DATA EXTRACT »
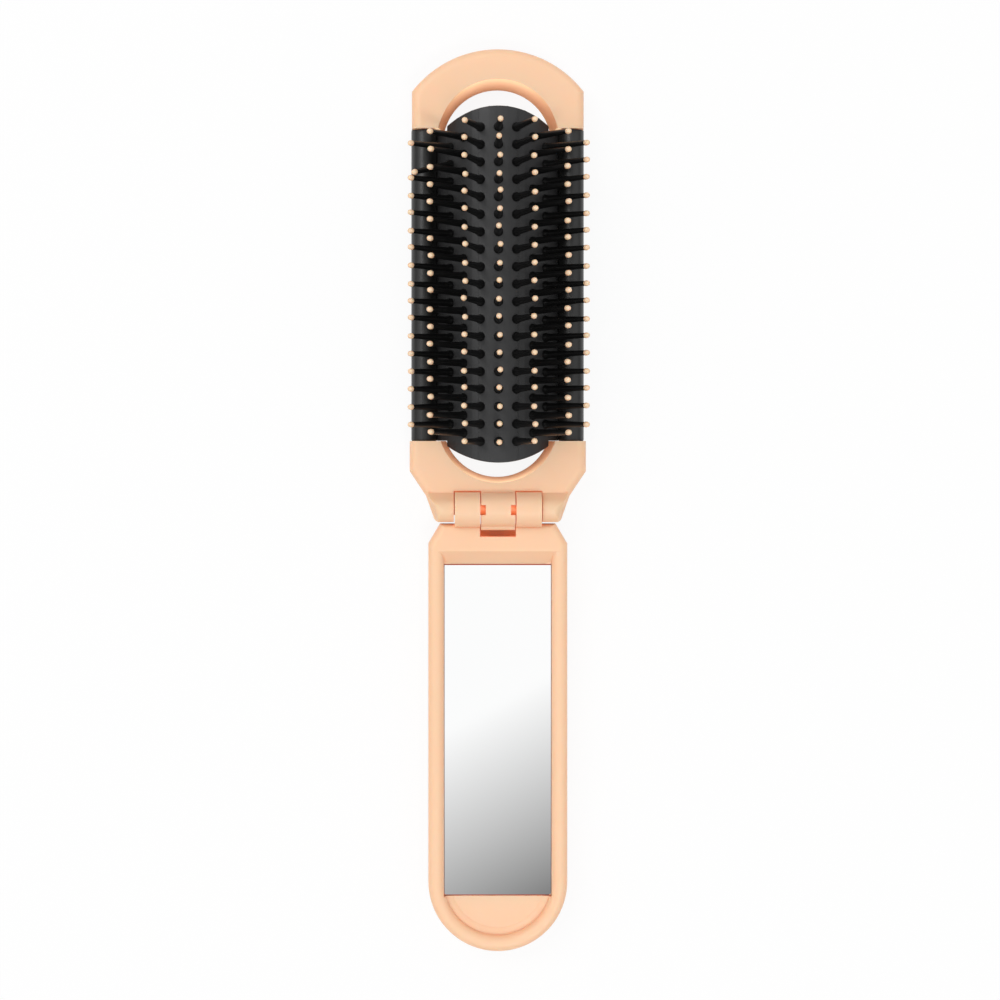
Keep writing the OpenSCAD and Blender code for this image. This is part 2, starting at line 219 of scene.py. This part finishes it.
def cut_out_walls(tree):
    """1 on the walls of the head's cut-outs."""
    across = axis_of(tree, "Object", "X")
    nearest = None
    for middle in CUT_OUTS:
        along = calc(tree, "SUBTRACT", axis_of(tree, "Object", "Y"), middle * MM)
        squares = [calc(tree, "MULTIPLY", way, way) for way in (across, along)]
        away = calc(tree, "SQRT", calc(tree, "ADD", *squares))
        nearest = away if nearest is None else calc(tree, "MINIMUM", nearest, away)
    inner, outer = CUT_OUT_REACH
    inside = levels_along(tree, nearest, 20, (inner, 1.0), (outer, 0.0))
    steep = levels(tree, magnitude(tree, axis_of(tree, "Normal", "Z")), (0.45, 1.0), (0.8, 0.0))
    return calc(tree, "MULTIPLY", inside, steep)


def peach_plastic(name, dark, light, deep, edge, through):
    """Pale moulded plastic, between dark and light. Painted shade turns it to the deep colour in its gaps and, as
    far as edge says, to orange where a face turns away. Through is the strength of a glow painted in its gaps at
    the hinge, standing for light through the plastic; where it is 0, no glow is painted on the cut-outs' walls
    either."""
    mat, tree, shader = new_material(name, ior=1.46)
    shader.inputs["Specular IOR Level"].default_value = 0.3
    shader.inputs["Subsurface Weight"].default_value = 0.3
    shader.inputs["Subsurface Radius"].default_value = (1.0, 0.5, 0.3)
    shader.inputs["Subsurface Scale"].default_value = 4 * MM
    # painted shade: the colour turns deep in the piece's own gaps
    clear_of_gap_shade = levels(tree, hollows(tree, 6, own=True), (0.0, 0.0), (0.2, 0.5), (0.4, 0.9), (0.8, 1.0))
    colour = blend(tree, deep, blend(tree, dark, light, noise(tree, 60, 2)), clear_of_gap_shade)
    # painted shade: the colour turns orange where a face turns away from the front
    edge_shade_share = levels(tree, steepness(tree), (0.03, 0.0), (0.35, 0.55 * edge), (0.85, edge))
    colour = blend(tree, colour, EDGE_SHADE_ORANGE, edge_shade_share)
    rough = spread(tree, noise(tree, 900, 3), 0.30, 0.40)
    if through:
        # painted shade on the cut-outs' walls, deepest at the sides, and a painted glow on them, brightest at the
        # ends and in front
        wall = cut_out_walls(tree)
        endways = magnitude(tree, axis_of(tree, "Normal", "Y"))
        depth = levels(tree, endways, (0.35, 0.65), (0.9, 0.15))
        colour = blend(tree, colour, WALL_SHADE_ORANGE, calc(tree, "MULTIPLY", wall, depth))
        rough = calc(tree, "MAXIMUM", rough, spread(tree, wall, 0.0, 0.9))
        in_front = levels_along(tree, axis_of(tree, "Object", "Z"), 10, (0.0, 0.25), (WALL_FRONT, 1.0))
        at_ends = levels(tree, endways, (0.35, 0.3), (0.9, 1.0))
        wall_glow = calc(tree, "MULTIPLY", calc(tree, "MULTIPLY", wall, in_front), at_ends)
        # a painted glow in the gaps at the hinge
        gap_glow = levels(tree, hollows(tree, 3, own=False),
                           (0.0, 0.1 * through), (0.1, through), (0.25, 0.4 * through), (0.4, 0.0))
        gap_glow = calc(tree, "MULTIPLY", gap_glow, near_hinge(tree))
        painted_glow = calc(tree, "MAXIMUM", gap_glow, spread(tree, wall_glow, 0.0, WALL_GLOW_STRENGTH))
        feed(tree, shader.inputs["Emission Color"], blend(tree, deep, WALL_GLOW_COLOUR, wall_glow))
        feed(tree, shader.inputs["Emission Strength"], painted_glow)
    feed(tree, shader.inputs["Base Color"], colour)
    feed(tree, shader.inputs["Roughness"], rough)
    bump(tree, shader, noise(tree, 350, 2), strength=0.05, depth=0.2)
    return mat


def black_plastic(name, dark, light, rough, grain, bumps, gloss=0.5):
    """Black moulded plastic or rubber, between dark and light, its roughness between the two of rough. Grain is
    the scale of its surface, as in noise, and bumps the strength."""
    mat, tree, shader = new_material(name, ior=1.5)
    shader.inputs["Specular IOR Level"].default_value = gloss
    feed(tree, shader.inputs["Base Color"], blend(tree, dark, light, noise(tree, 120, 2)))
    feed(tree, shader.inputs["Roughness"], spread(tree, noise(tree, 700, 3), *rough))
    bump(tree, shader, noise(tree, grain, 2), strength=bumps, depth=0.1)
    return mat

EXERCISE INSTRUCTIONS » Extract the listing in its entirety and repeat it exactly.

ANSWER TO THIS PROBLEM »
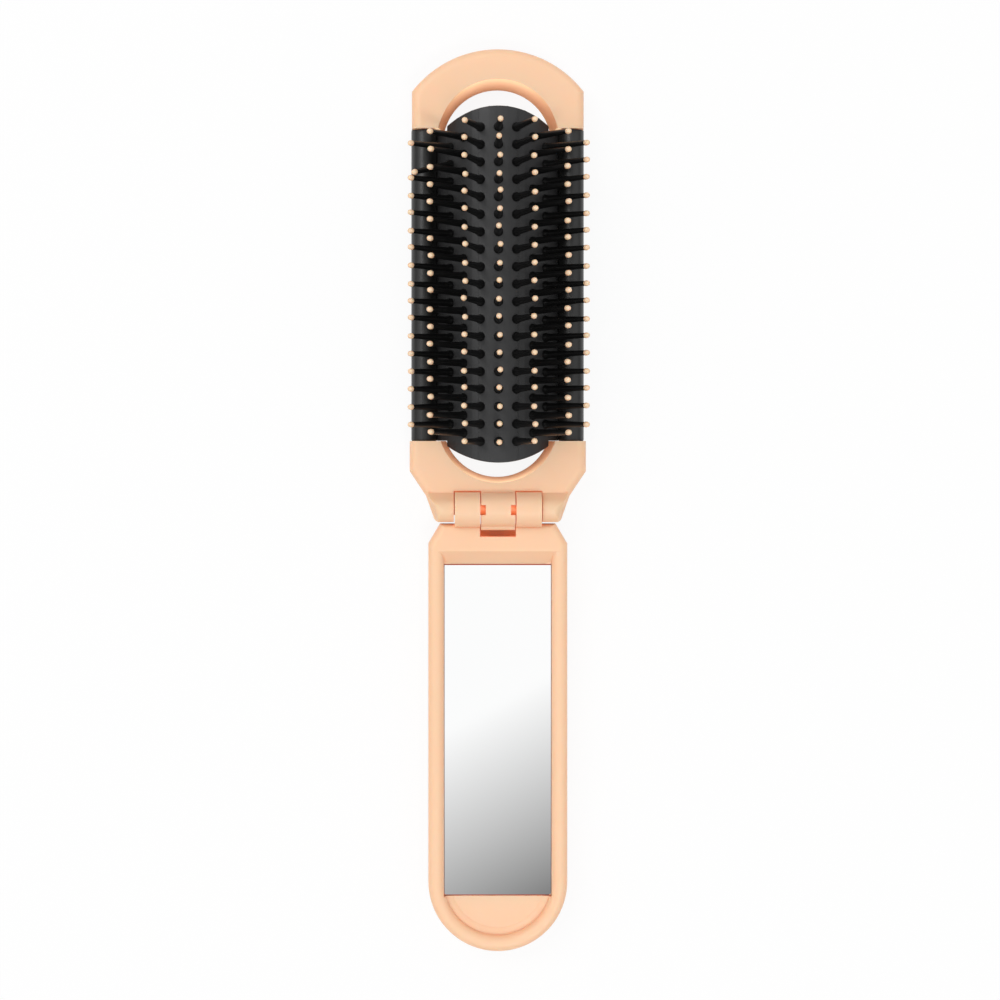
Keep writing the OpenSCAD and Blender code for this image. This is part 2, starting at line 219 of scene.py. This part finishes it.
def cut_out_walls(tree):
    """1 on the walls of the head's cut-outs."""
    across = axis_of(tree, "Object", "X")
    nearest = None
    for middle in CUT_OUTS:
        along = calc(tree, "SUBTRACT", axis_of(tree, "Object", "Y"), middle * MM)
        squares = [calc(tree, "MULTIPLY", way, way) for way in (across, along)]
        away = calc(tree, "SQRT", calc(tree, "ADD", *squares))
        nearest = away if nearest is None else calc(tree, "MINIMUM", nearest, away)
    inner, outer = CUT_OUT_REACH
    inside = levels_along(tree, nearest, 20, (inner, 1.0), (outer, 0.0))
    steep = levels(tree, magnitude(tree, axis_of(tree, "Normal", "Z")), (0.45, 1.0), (0.8, 0.0))
    return calc(tree, "MULTIPLY", inside, steep)


def peach_plastic(name, dark, light, deep, edge, through):
    """Pale moulded plastic, between dark and light. Painted shade turns it to the deep colour in its gaps and, as
    far as edge says, to orange where a face turns away. Through is the strength of a glow painted in its gaps at
    the hinge, standing for light through the plastic; where it is 0, no glow is painted on the cut-outs' walls
    either."""
    mat, tree, shader = new_material(name, ior=1.46)
    shader.inputs["Specular IOR Level"].default_value = 0.3
    shader.inputs["Subsurface Weight"].default_value = 0.3
    shader.inputs["Subsurface Radius"].default_value = (1.0, 0.5, 0.3)
    shader.inputs["Subsurface Scale"].default_value = 4 * MM
    # painted shade: the colour turns deep in the piece's own gaps
    clear_of_gap_shade = levels(tree, hollows(tree, 6, own=True), (0.0, 0.0), (0.2, 0.5), (0.4, 0.9), (0.8, 1.0))
    colour = blend(tree, deep, blend(tree, dark, light, noise(tree, 60, 2)), clear_of_gap_shade)
    # painted shade: the colour turns orange where a face turns away from the front
    edge_shade_share = levels(tree, steepness(tree), (0.03, 0.0), (0.35, 0.55 * edge), (0.85, edge))
    colour = blend(tree, colour, EDGE_SHADE_ORANGE, edge_shade_share)
    rough = spread(tree, noise(tree, 900, 3), 0.30, 0.40)
    if through:
        # painted shade on the cut-outs' walls, deepest at the sides, and a painted glow on them, brightest at the
        # ends and in front
        wall = cut_out_walls(tree)
        endways = magnitude(tree, axis_of(tree, "Normal", "Y"))
        depth = levels(tree, endways, (0.35, 0.65), (0.9, 0.15))
        colour = blend(tree, colour, WALL_SHADE_ORANGE, calc(tree, "MULTIPLY", wall, depth))
        rough = calc(tree, "MAXIMUM", rough, spread(tree, wall, 0.0, 0.9))
        in_front = levels_along(tree, axis_of(tree, "Object", "Z"), 10, (0.0, 0.25), (WALL_FRONT, 1.0))
        at_ends = levels(tree, endways, (0.35, 0.3), (0.9, 1.0))
        wall_glow = calc(tree, "MULTIPLY", calc(tree, "MULTIPLY", wall, in_front), at_ends)
        # a painted glow in the gaps at the hinge
        gap_glow = levels(tree, hollows(tree, 3, own=False),
                           (0.0, 0.1 * through), (0.1, through), (0.25, 0.4 * through), (0.4, 0.0))
        gap_glow = calc(tree, "MULTIPLY", gap_glow, near_hinge(tree))
        painted_glow = calc(tree, "MAXIMUM", gap_glow, spread(tree, wall_glow, 0.0, WALL_GLOW_STRENGTH))
        feed(tree, shader.inputs["Emission Color"], blend(tree, deep, WALL_GLOW_COLOUR, wall_glow))
        feed(tree, shader.inputs["Emission Strength"], painted_glow)
    feed(tree, shader.inputs["Base Color"], colour)
    feed(tree, shader.inputs["Roughness"], rough)
    bump(tree, shader, noise(tree, 350, 2), strength=0.05, depth=0.2)
    return mat


def black_plastic(name, dark, light, rough, grain, bumps, gloss=0.5):
    """Black moulded plastic or rubber, between dark and light, its roughness between the two of rough. Grain is
    the scale of its surface, as in noise, and bumps the strength."""
    mat, tree, shader = new_material(name, ior=1.5)
    shader.inputs["Specular IOR Level"].default_value = gloss
    feed(tree, shader.inputs["Base Color"], blend(tree, dark, light, noise(tree, 120, 2)))
    feed(tree, shader.inputs["Roughness"], spread(tree, noise(tree, 700, 3), *rough))
    bump(tree, shader, noise(tree, grain, 2), strength=bumps, depth=0.1)
    return mat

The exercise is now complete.